In the meantime, while all that comes to fruition, the firm helps clients navigate the patchwork of state regulations for cannabis and hemp. There are a lot of moving parts and complicated federal, state, and local laws relevant to setting up an industrial hemp or cannabis-based business.
“Usually, a client comes to us because they are in hemp supply chain, as a farmer, retailer or brand, and they want to know how to be compliant at the federal level in the light of the Farm Bill, as well as with the FDA and within the complexity of state laws,” says Hauser. She notes that businesses have more to consider than a normal business. They must set up proper corporate entities, negotiate contracts, ensure that business insurance is adequate (watching for exclusions unique to the industry), review marketing materials including product packaging and labeling, develop products within tight legal parameters, complete various safety studies, manage ingredients properly, set up proper production and supply and distribution chains that are complaint, and mitigate the unique risk inherent in the cannabis industry. There are also the environmental laws to be followed, especially on industrial hemp production. It is quite complex.
“The good news is that Colorado continues to serve as a model state for others to follow,” says Hauser. “We are leading the way in hemp. Our governor has done an outstanding job to help us get leaps ahead from when we started. We have a level of infrastructure, agency expertise, and informed and effective rulemaking processes that is unparalleled, with state leadership and industry dedicate to having the most responsible and effective robust hemp program. Governor Polis has organized stakeholder groups for every aspect. Top universities and ag folks are quickly taking things to next level. We are bolstering state industrial hemp companies through incentives to build processing facilities in Colorado to make things like concrete and hemp plastics, all game changing for the planet and industry.”
Once the federal framework is complete, Hauser sees the U.S. as a major market on the world hemp stage. But the road to accomplishing this is slowly working its way out in equalizing state to state in the rules for production and sale of consumer products, and in developing the infrastructure and research needed to support a true industrial hemp industry. “Hemp having varying sets of rules for production and sale state to state is one the industry’s biggest barriers. The failure of the FDA to effectively regulate products leaves an emerging market without regulation to guide it,” she says.
“Right now, with CBD and consumable hemp product regulations, many states regulations conflict with federal law, but federal law is generally not enforced absent companies making serious drug claims,” says Hauser. It makes it difficult for states to enforce, creates unique legal exposure to businesses who follow federal lay but violate state law or vice versa.
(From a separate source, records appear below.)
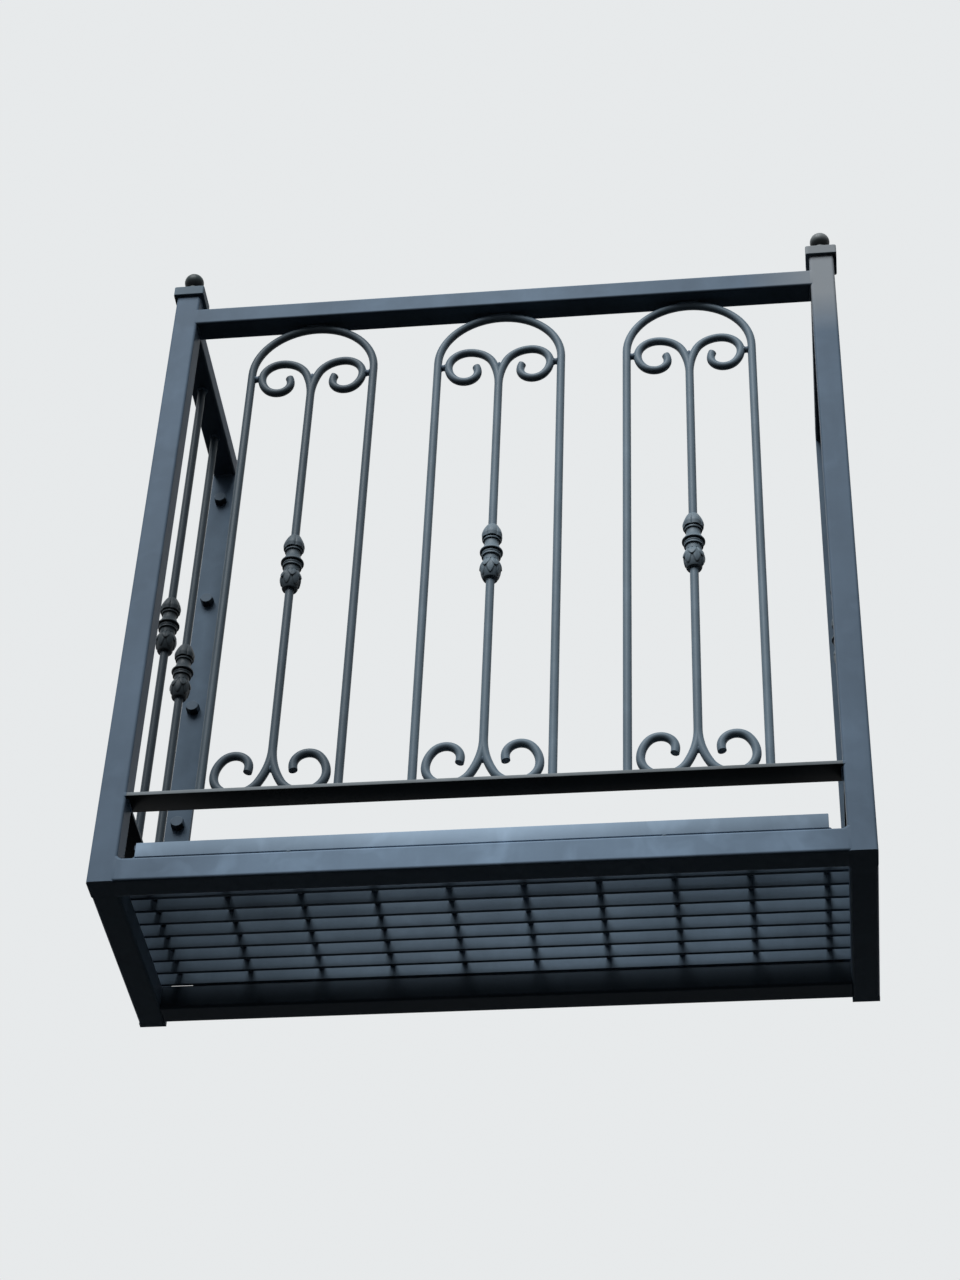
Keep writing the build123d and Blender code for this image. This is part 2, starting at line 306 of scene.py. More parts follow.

# %% [markdown]
# The coat is paler in the middle of the front and darker at the left. Much of what faces down has painted
# shade that makes it near black. The top of the right post, and what is welded to it, has a painted highlight
# that mixes it towards a pale grey. The castings also show the grain of their sand moulds, their creases have
# painted shade, and their ridges are a little lighter. One recipe does all of this on a Principled shader,
# because one coat covers the whole balcony, and a strength of 0 leaves a step out.

# %% Powder coat
DUST_COLOUR = (0.30, 0.28, 0.25, 1.0)
# The pale grey of a painted highlight at the top right, and the X and Z over which it fades in.
HIGHLIGHT_COLOUR = (0.328, 0.340, 0.346, 1.0)
HIGHLIGHT_RIGHT, HIGHLIGHT_HIGH = (0.89, 0.99), (0.95, 1.04)
NOISE_MIDDLE, SMUDGED = (0.3, 0.7), (0.52, 0.72)
# Ranges of the normal's Z: painted shade facing down, the painted highlight's fall-off, dust facing up.
FACES_DOWN, FACES_OUT, FACES_UP = (-0.65, -0.10), (-0.5, 0.0), (0.55, 1.0)
HIGHLIGHT_ON_UNDERSIDES = 0.06
CREASE_SHADE_RANGE = (0.42, 0.56)
SMOOTHER, ROUGHER = 0.08, 0.10


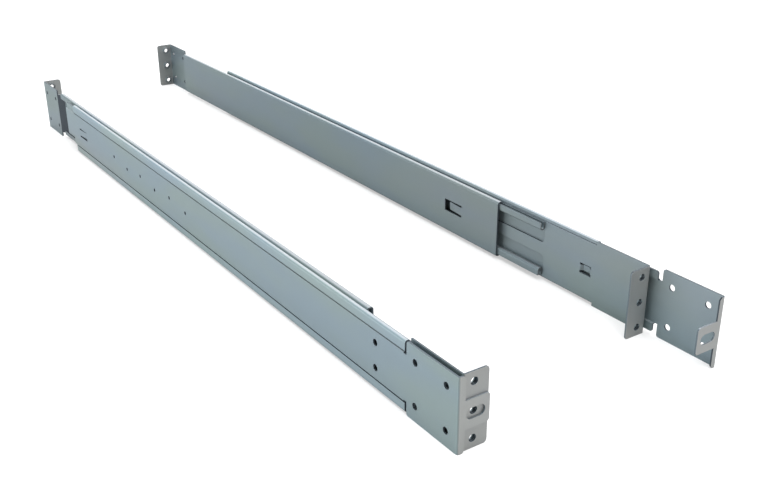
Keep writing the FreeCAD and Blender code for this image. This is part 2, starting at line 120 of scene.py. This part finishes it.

It also makes investors leery, creating banking and insurance conflicts.
In the future that Hauser is advocating for she sees a healthier hemp world. “I see federal legalization and development of a vibrant U.S. cannabis and hemp industry that includes broader acceptance of cannabis as medicine and as an alternative to alcohol, as well as a healthy dietary supplement, ingredient in foods and cosmetics as appropriate, and a natural alternative to more harmful ingredients currently used. Hemp is revolutionary and can be used in animal feed, plastics, fuel, all kinds of products. It can have a role in reversing climate change. There are so many uses, we have only seen the tip of the iceberg.”